Friday, February 18, 2022

A CROSSOVER MISCELLANY PT. 2

Another type of doppelganger that cannot be deemed a "template deviation" and so qualifies rather as a "derivative," would be the "replacement character." All of these doppelgangers are always diegetically distinct from whatever character they replace, as opposed, say, to being "retconned" as distinct individuals. The 1950s version of Captain America was not a replacement, since the original idea of the writer was that Cap and his pal Bucky were just slightly older versions of the WWII heroes. A later retcon then claimed that these costumed crusaders were distinct from Steve Rogers and Bucky Barnes, which clearly was not the original intent.

In the Golden Age, it was rare for a writer to bother having a new version of a character replace another. Often, as I noted in THE THREE CAMILLAS, a creator would just try out different versions of a same-name series-star, barely if at all caring that this played merry hob with "continuity." 

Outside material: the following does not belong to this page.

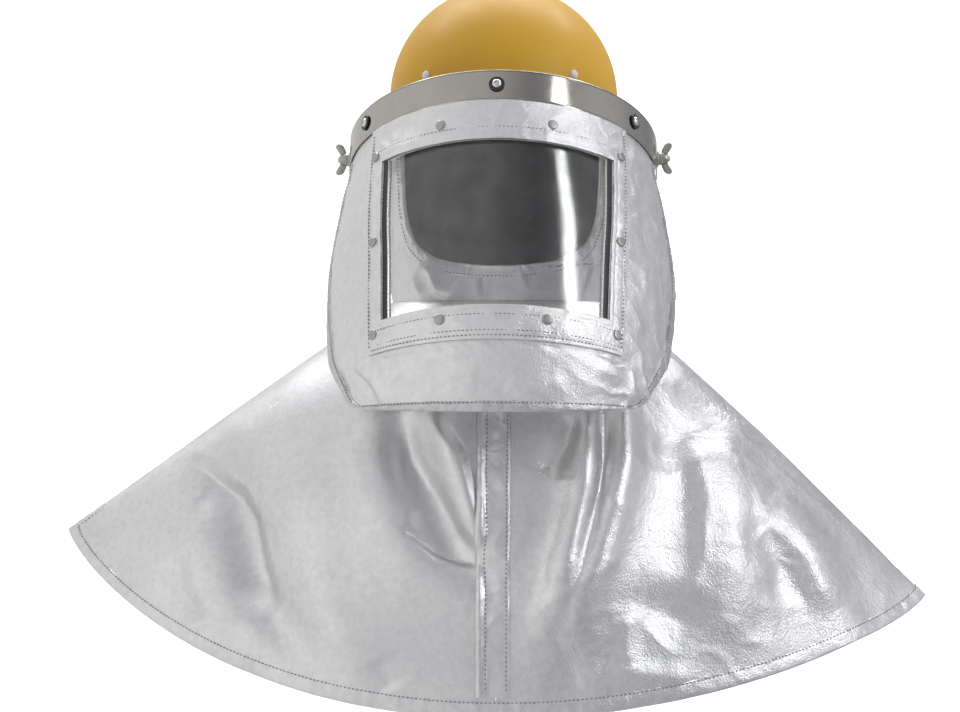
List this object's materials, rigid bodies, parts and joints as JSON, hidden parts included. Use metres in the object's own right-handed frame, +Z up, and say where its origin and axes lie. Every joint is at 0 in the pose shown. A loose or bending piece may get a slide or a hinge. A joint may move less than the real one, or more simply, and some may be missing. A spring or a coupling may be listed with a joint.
{
  "type": "aluminized hood with hard hat and flip-up face shield",
  "caption": "Aluminized cloth hood with shoulder cape under a yellow hard hat, with a clear window in a cloth face shield that flips up on a steel band.",
  "frame": {"origin": "midway between the two pivots of the face shield, at the level where the head carries the hat", "axes": "+Z up, the face shield and the front of the cape face -Y, +X is the side on the right in the picture"},
  "size_m": [0.8098, 0.4725, 0.6607],
  "materials": {
    "helmet_yellow": "satin",
    "pale_stud": "matt",
    "fasteners": "satin",
    "foil_cloth": "aluminized, fine weave, creased",
    "foil_tape": "aluminized, folded and stitched",
    "band_steel": "polished",
    "dark_rubber": "matt",
    "clear_lens": "clear"
  },
  "bodies": {
    "hood": {"helmet_shell": "helmet_yellow", "helmet_stud_left": "pale_stud", "helmet_stud_right": "pale_stud", "pivot_bracket_left": "fasteners", "pivot_bracket_right": "fasteners", "pivot_bolt_left": "fasteners", "pivot_bolt_right": "fasteners", "pivot_washer_left": "fasteners", "pivot_washer_right": "fasteners", "wing_nut_left": "fasteners", "wing_nut_right": "fasteners", "cowl": "foil_cloth", "cape_front_left": "foil_cloth", "cape_front_right": "foil_cloth", "cape_back": "foil_cloth", "front_placket": "foil_cloth", "face_opening_binding": "foil_tape", "cape_hem": "foil_tape"},
    "visor": {"visor_band": "band_steel", "band_washer_centre": "dark_rubber", "band_washer_left": "dark_rubber", "band_washer_right": "dark_rubber", "band_bolt_centre": "fasteners", "band_bolt_left": "fasteners", "band_bolt_right": "fasteners", "visor_surround": "foil_cloth", "window_frame": "foil_cloth", "surround_binding": "foil_tape", "visor_lens": "clear_lens", "lens_channel_left": "dark_rubber", "lens_channel_right": "dark_rubber", "frame_rivet_01": "fasteners", "frame_rivet_02": "fasteners", "frame_rivet_03": "fasteners", "frame_rivet_04": "fasteners", "frame_rivet_05": "fasteners", "frame_rivet_06": "fasteners", "frame_rivet_07": "fasteners", "frame_rivet_08": "fasteners", "frame_rivet_09": "fasteners", "frame_rivet_10": "fasteners"}
  },
  "joints": [
    {"name": "visor_flip", "type": "hinge", "parent": "hood", "child": "visor", "pos_m": [0, 0, 0], "axis": [-1, 0, 0], "range_deg": [0, 90]}
  ]
}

A rare Golden Age example of an overt replacement occurred in the magazine PRIZE COMICS. In the first issue of PRIZE, playboy Doug Danville elected to play superhero, first using the forgettable name "K the Unknown" for his debut, and then changing it for the next thirty-something adventures to "The Black Owl." In issue #13, the magazine introduced the juvenile twin-heroes "Yank and Doodle," whose father Walt Walters was not aware of their double identities. Then in issue #34, someone decided to jettison Doug Danville and to have Walt Walters take over as The Black Owl. This allowed for a little melodrama as the father-hero sometimes crossed over into the adventures of his sons, and vice versa, without the kids knowing who the new Black Owl actually was. I imagine, though, that after a short time the young PRIZE readers probably forgot that there ever was a Danville version of this owlish hero.



In the Silver Age, it was common for villains to be be endlessly recycled, and barely any super-crooks ever succumbed to either imprisonment or death, no matter how seemingly irreversible. A notable exception, though, was the Lee-Kirby creation The Molecule Man. Despite making a powerful debut in FANTASTIC FOUR #20, neither his creators nor anyone else rescued him from his fate at the end of the story: that of being exiled to another world by the heroes' friend The Watcher.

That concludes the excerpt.